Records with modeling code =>
>>>>>
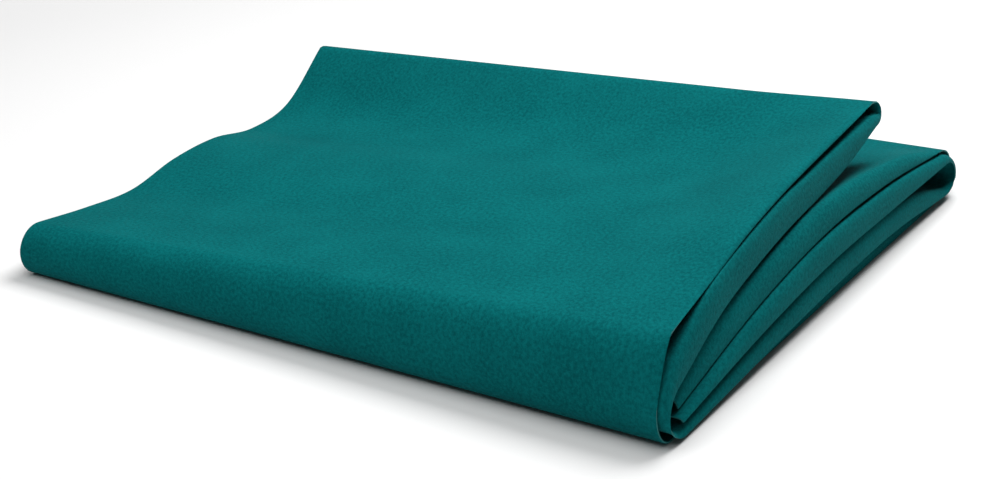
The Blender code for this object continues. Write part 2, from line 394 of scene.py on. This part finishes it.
def cloth_material():
    """Matt teal woven polyester with a short nap."""
    material = bpy.data.materials.new("cloth")
    material.use_nodes = True
    tree = material.node_tree
    shader = tree.nodes["Principled BSDF"]
    shader.inputs["Roughness"].default_value = 0.88
    shader.inputs["Specular IOR Level"].default_value = 0.02
    shader.inputs["Sheen Weight"].default_value = 0.05
    shader.inputs["Sheen Roughness"].default_value = 0.3
    shader.inputs["Sheen Tint"].default_value = (0.6, 1.0, 0.98, 1.0)

    place = add_node(tree, "ShaderNodeUVMap", uv_map="cloth")
    fibres = add_node(tree, "ShaderNodeTexNoise", Scale=1500.0, Detail=3.0, Roughness=0.6)
    mottle = add_node(tree, "ShaderNodeTexNoise", Scale=520.0, Detail=3.0, Roughness=0.6)
    clouds = add_node(tree, "ShaderNodeTexNoise", Scale=28.0, Detail=2.0, Roughness=0.5)
    for texture in (fibres, mottle, clouds):
        texture.noise_dimensions = "2D"
        tree.links.new(place.outputs["UV"], texture.inputs["Vector"])

    mix = add_node(tree, "ShaderNodeMath", operation="MULTIPLY_ADD")
    mix.inputs[1].default_value = FIBRE_SHARE
    tree.links.new(fibres.outputs["Fac"], mix.inputs[0])
    tree.links.new(mottle.outputs["Fac"], mix.inputs[2])
    more = add_node(tree, "ShaderNodeMath", operation="MULTIPLY_ADD")
    more.inputs[1].default_value = CLOUD_SHARE
    tree.links.new(clouds.outputs["Fac"], more.inputs[0])
    tree.links.new(mix.outputs[0], more.inputs[2])
    spread = add_node(tree, "ShaderNodeMapRange")
    spread.inputs["From Min"].default_value, spread.inputs["From Max"].default_value = CLOTH_SPREAD
    tree.links.new(more.outputs[0], spread.inputs["Value"])
    colour = add_node(tree, "ShaderNodeMix", data_type="RGBA")
    colour.inputs[6].default_value = CLOTH_DARK
    colour.inputs[7].default_value = CLOTH_LIGHT
    tree.links.new(spread.outputs["Result"], colour.inputs["Factor"])
    tree.links.new(colour.outputs[2], shader.inputs["Base Color"])

    bump = add_node(tree, "ShaderNodeBump", Strength=0.35, Distance=0.0004)
    tree.links.new(mix.outputs[0], bump.inputs["Height"])
    tree.links.new(bump.outputs["Normal"], shader.inputs["Normal"])
    return material


def cut_edge_material():
    """The cloth's cut edge, coloured a little lighter than the cloth."""
    material = bpy.data.materials.new("cut_edge")
    material.use_nodes = True
    tree = material.node_tree
    shader = tree.nodes["Principled BSDF"]
    shader.inputs["Roughness"].default_value = 0.95
    shader.inputs["Specular IOR Level"].default_value = 0.1
    shader.inputs["Sheen Weight"].default_value = 0.1
    place = add_node(tree, "ShaderNodeUVMap", uv_map="cloth")
    threads = add_node(tree, "ShaderNodeTexNoise", Scale=700.0, Detail=2.0)
    tree.links.new(place.outputs["UV"], threads.inputs["Vector"])
    colour = add_node(tree, "ShaderNodeMix", data_type="RGBA")
    colour.inputs[6].default_value = EDGE_DARK
    colour.inputs[7].default_value = EDGE_LIGHT
    tree.links.new(threads.outputs["Fac"], colour.inputs["Factor"])
    tree.links.new(colour.outputs[2], shader.inputs["Base Color"])
    return material


# The surround's brightness, as it is seen and as it lights the cloth.
SURROUND_SEEN = 0.8
SURROUND_LIGHT = 0.08

FLOOR_SIZE = 12.0
FLOOR_DROP = 0.0002  # the gap below the cloth
FLOOR_WHITE = (0.78, 0.78, 0.78, 1.0)

# Away from the cloth, the floor glows: not at all up to the first distance from the middle, and as
# brightly as the surround from the second one on.
FLOOR_GLOW = (0.5, 1.4)


def add_floor():
    """A plain white floor, which stays pale where the lights don't reach."""
    bpy.ops.mesh.primitive_plane_add(size=FLOOR_SIZE, location=(0, 0, -FLOOR_DROP))
    floor = bpy.context.object
    floor.name = "floor"
    material = bpy.data.materials.new("floor_white")
    material.use_nodes = True
    tree = material.node_tree
    shader = tree.nodes["Principled BSDF"]
    shader.inputs["Base Color"].default_value = FLOOR_WHITE
    shader.inputs["Roughness"].default_value = 0.9
    shader.inputs["Specular IOR Level"].default_value = 0.1
    shader.inputs["Emission Color"].default_value = (1, 1, 1, 1)
    place = add_node(tree, "ShaderNodeTexCoord")
    distance = add_node(tree, "ShaderNodeVectorMath", operation="LENGTH")
    glow = add_node(tree, "ShaderNodeMapRange", interpolation_type="SMOOTHSTEP")
    glow.inputs["From Min"].default_value, glow.inputs["From Max"].default_value = FLOOR_GLOW
    glow.inputs["To Max"].default_value = SURROUND_SEEN
    tree.links.new(place.outputs["Object"], distance.inputs[0])
    tree.links.new(distance.outputs["Value"], glow.inputs["Value"])
    tree.links.new(glow.outputs["Result"], shader.inputs["Emission Strength"])
    floor.data.materials.append(material)


def add_area_light(name, place, target, size, power):
    """A soft square light at a place, turned to a target."""
    light = bpy.data.lights.new(name, "AREA")
    light.shape = "SQUARE"
    light.size = size
    light.energy = power
    lamp = bpy.data.objects.new(name, light)
    lamp.location = place
    lamp.rotation_euler = (Vector(target) - Vector(place)).to_track_quat("-Z", "Y").to_euler()
    bpy.context.scene.collection.objects.link(lamp)


def add_studio():
    """Soft light from above, most of it from behind, and a pale surround."""
    scene = bpy.context.scene
    scene.view_settings.view_transform = "Standard"
    scene.world = bpy.data.worlds.new("studio")
    scene.world.use_nodes = True
    tree = scene.world.node_tree
    background = tree.nodes["Background"]
    background.inputs["Color"].default_value = (1, 1, 1, 1)
    seen = add_node(tree, "ShaderNodeLightPath")
    strength = add_node(tree, "ShaderNodeMath", operation="MULTIPLY_ADD")
    strength.inputs[1].default_value = SURROUND_SEEN - SURROUND_LIGHT
    strength.inputs[2].default_value = SURROUND_LIGHT
    tree.links.new(seen.outputs["Is Camera Ray"], strength.inputs[0])
    tree.links.new(strength.outputs[0], background.inputs["Strength"])
    add_area_light("back", (0.2, 0.6, 1.25), (0, 0, 0), 0.8, 22)
    add_area_light("front", (0.0, -0.45, 1.0), (0, -0.05, 0), 1.0, 8.5)


CAMERA_PLACE = (0.523905, -0.903783, 0.438985)
CAMERA_TILT = 67.0  # degrees up from looking straight down
CAMERA_TURN = 30.17  # degrees round to the right-hand side
CAMERA_LENS = 72.0
SENSOR_WIDTH = 36.0


def add_camera():
    """The camera, in front of the cloth's right corner and above it."""
    data = bpy.data.cameras.new("camera")
    data.lens = CAMERA_LENS
    data.sensor_width = SENSOR_WIDTH
    camera = bpy.data.objects.new("camera", data)
    camera.location = CAMERA_PLACE
    camera.rotation_euler = (np.radians(CAMERA_TILT), 0, np.radians(CAMERA_TURN))
    bpy.context.scene.collection.objects.link(camera)
    bpy.context.scene.camera = camera


def dress_cloth():
    """The three pieces of cloth in place of the CAD model's plain layers and folds."""
    materials = [cloth_material(), cut_edge_material()]
    centre = model_centre()
    pieces = {}
    for name, parts in STRIPS.items():
        piece = pieces[name] = add_cloth(name, parts, centre, materials)
        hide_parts(*[part for part, _ in parts])
        right, left = strip_sections(parts)[:2]
    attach(pieces["base_outer_cloth"], "root")
    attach(pieces["base_inner_cloth"], "root")
    hinge = frame["joints"][0]
    place, axis = Vector(hinge["pos_m"]), Vector(hinge["axis"])
    rise = axis.cross(Vector((0, 1, 0))).normalized()
    rise *= 1 if rise.z > 0 else -1
    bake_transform(pieces["flap_cloth"])


add_camera()
add_floor()
add_studio()
dress_cloth()
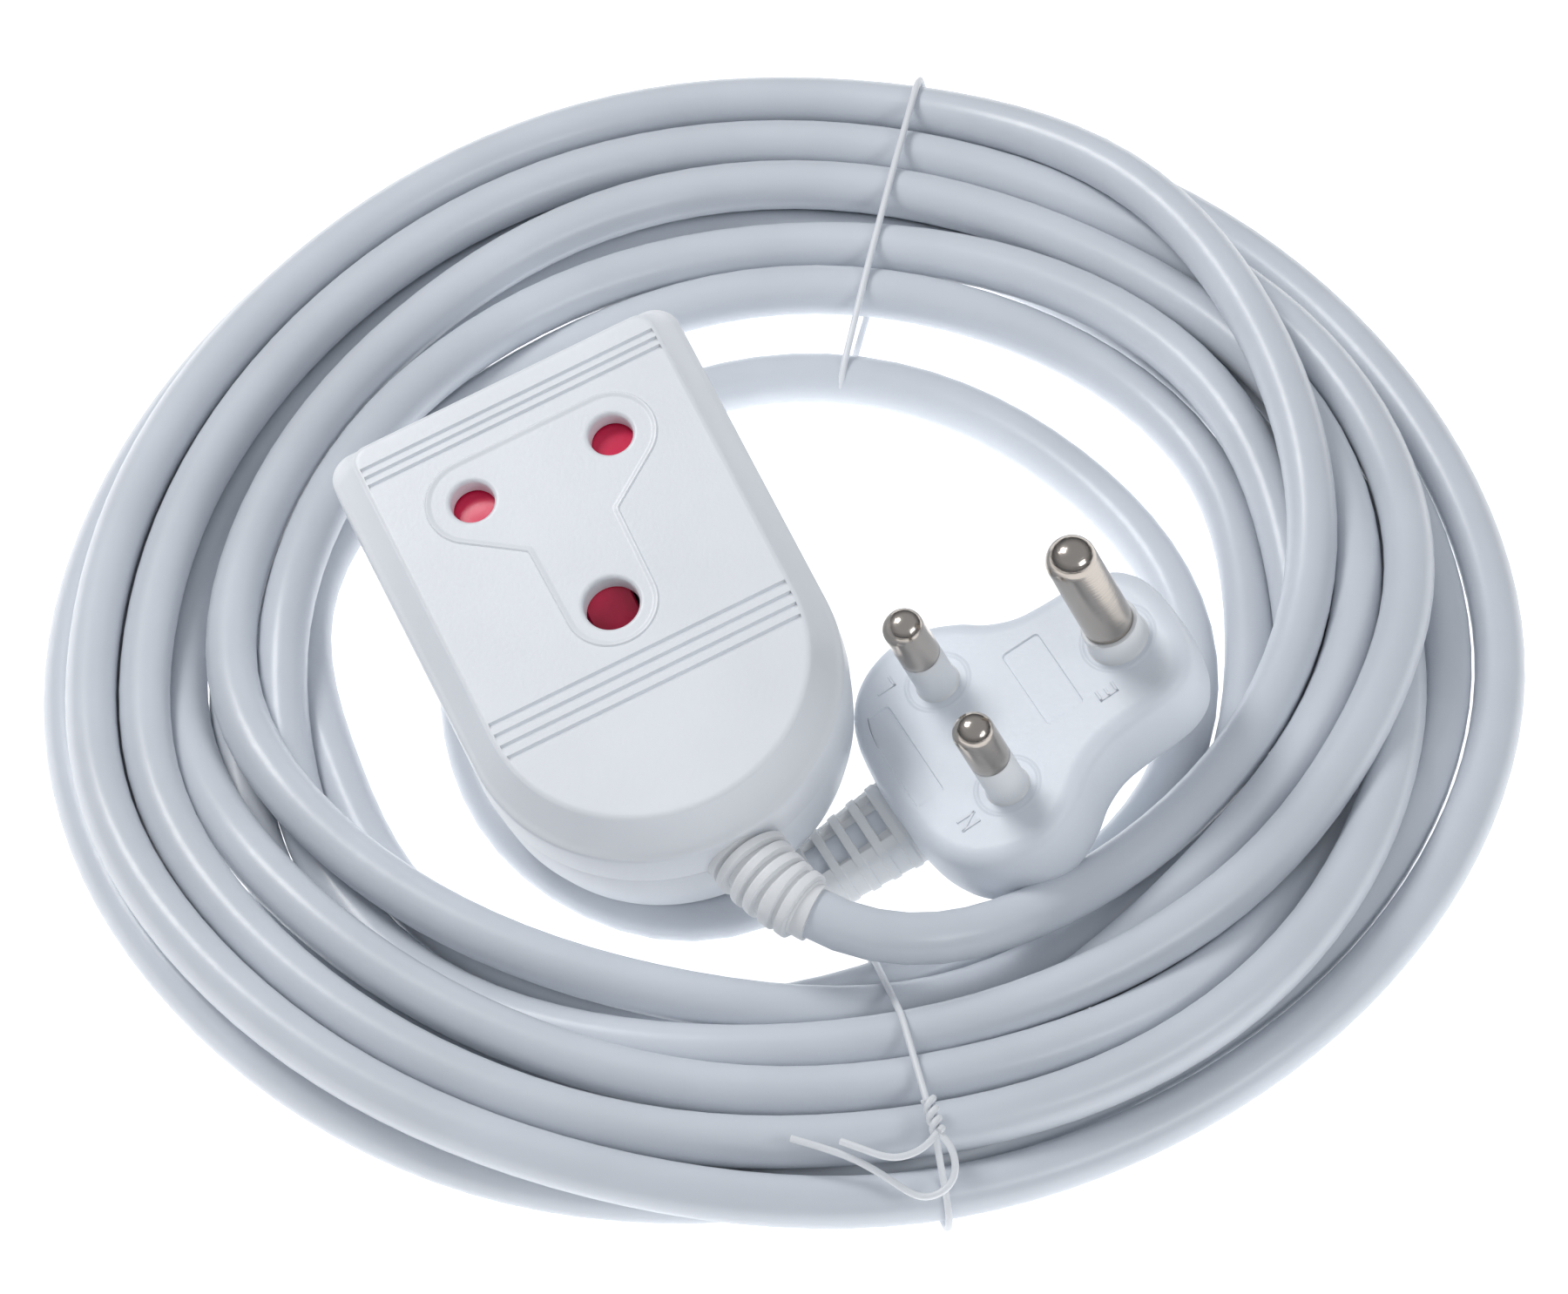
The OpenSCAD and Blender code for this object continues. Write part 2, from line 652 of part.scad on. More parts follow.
<<<<<
Description of the task =>
Using the entries above, return each line in which the word "pieces" occurs.

Answer in full =>
    """The three pieces of cloth in place of the CAD model's plain layers and folds."""
    pieces = {}
        piece = pieces[name] = add_cloth(name, parts, centre, materials)
    attach(pieces["base_outer_cloth"], "root")
    attach(pieces["base_inner_cloth"], "root")
    bake_transform(pieces["flap_cloth"])